Historic tree in Irvington, Indianapolis, Indiana, US

The Kile Oak Tree is a bur oak tree that is a landmark in the Irvington Historic District in Indianapolis, Indiana. The tree is preserved by the Irvington Historical Society and Irvington Historical Landmarks Foundation. It is assumed to be "somewhere between 300 and 500 years old" and is one of the oldest trees in the city of Indianapolis.

== History and preservation ==
It is not known when Kile Oak Tree was planted. It has been estimated by arborists that it has been growing since before America was established.

The oak tree is named after Rev. Oliver Kile, who lived at 5939 Beechwood Avenue and died in 1924. After his death, his daughter, Mae Kile, campaigned to protect the tree for decades while living in the house her father had built next to it. In her campaign to protect the tree, Mae invited guests to the property and kept a guestbook for the Oak Tree, where visitors would record their names when visiting the site of the tree. Within the guestbook are signatures from international guests from China and India. This guestbook was created in 1928 and is now kept by the Irvington Historical Society. Mae fought to protect the Kile Oak Tree until her death. In 1973, after her death, the property was purchased by the Irvington Historical Society.

Fencing was added around the tree by Keep Indianapolis Beautiful in the Project 180/IPL Revive a Neighborhood 2001 projects. The site is currently maintained by volunteers.
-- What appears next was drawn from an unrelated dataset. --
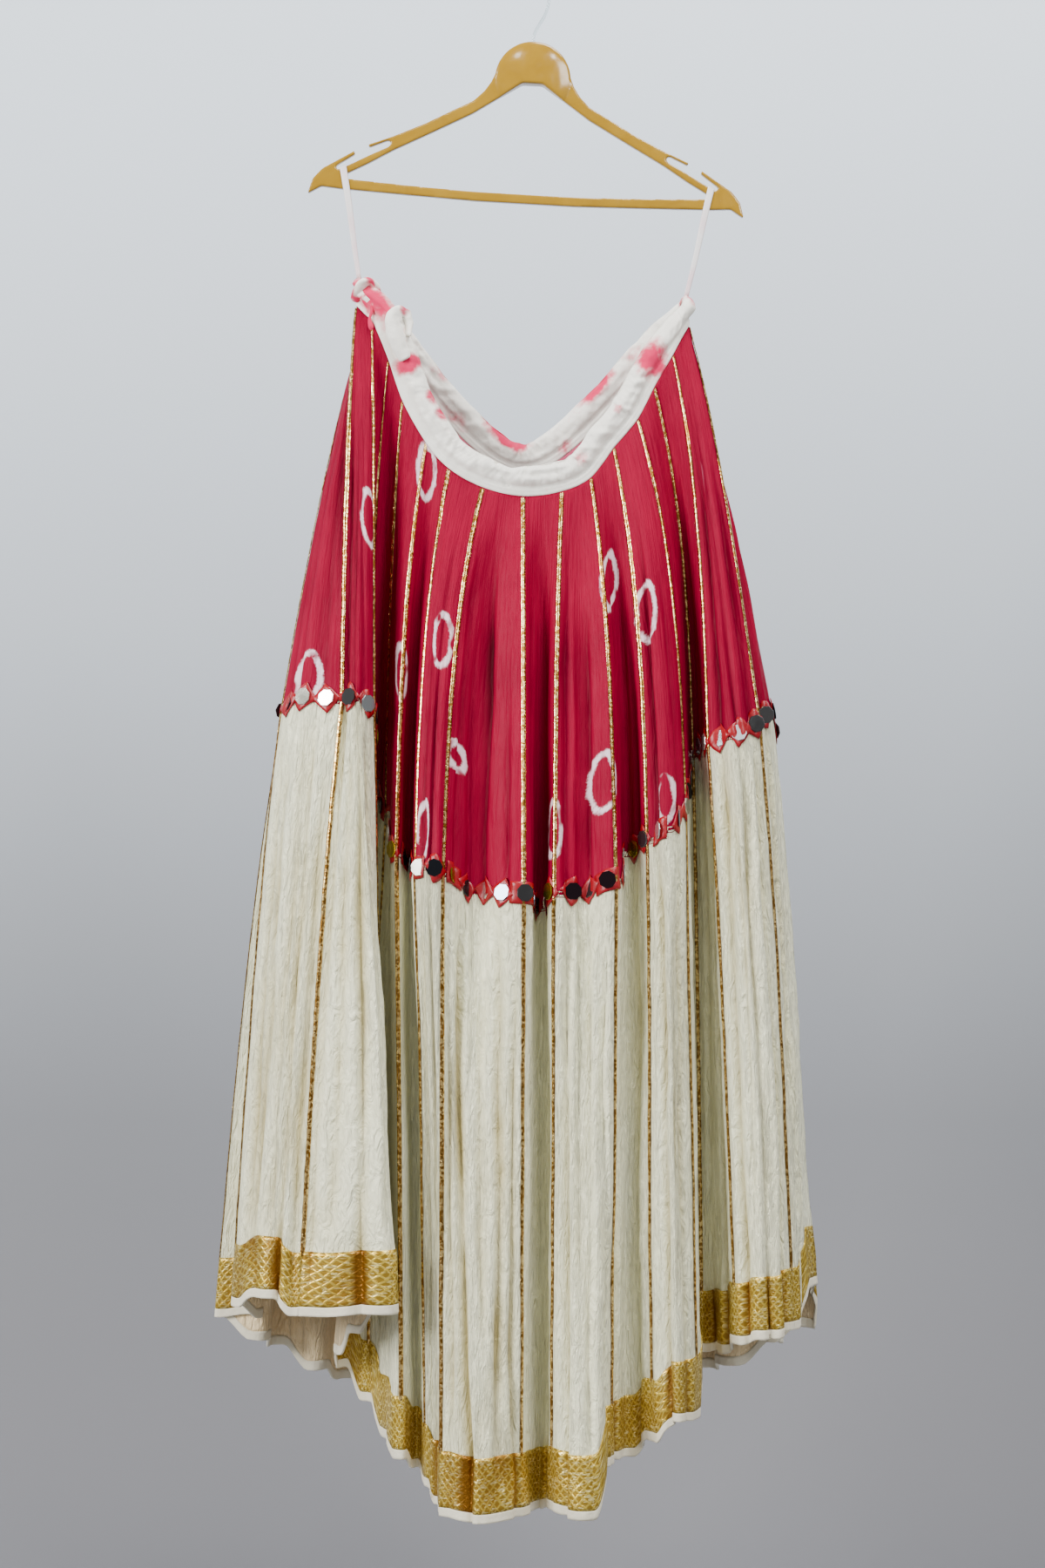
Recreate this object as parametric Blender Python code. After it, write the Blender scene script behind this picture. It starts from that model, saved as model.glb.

In September 2024, the Kile Oak Tree sustained damage from storms caused by Hurricane Helene and was temporarily closed off due to safety concerns. The gates were reopened following the safe removal of damaged branches.

== Honors and awards ==
The Kile Oak Tree has been honored with two plaques. In 1973, the tree received a plaque in recognition from the Indiana Arborist Association. Then in 1976, the tree received a plaque as "Bicentennial Tree of the Year" in joint recognition from the International Society of Arboriculture and the National Arborist Association for having "lived here during the American Revolutionary Period".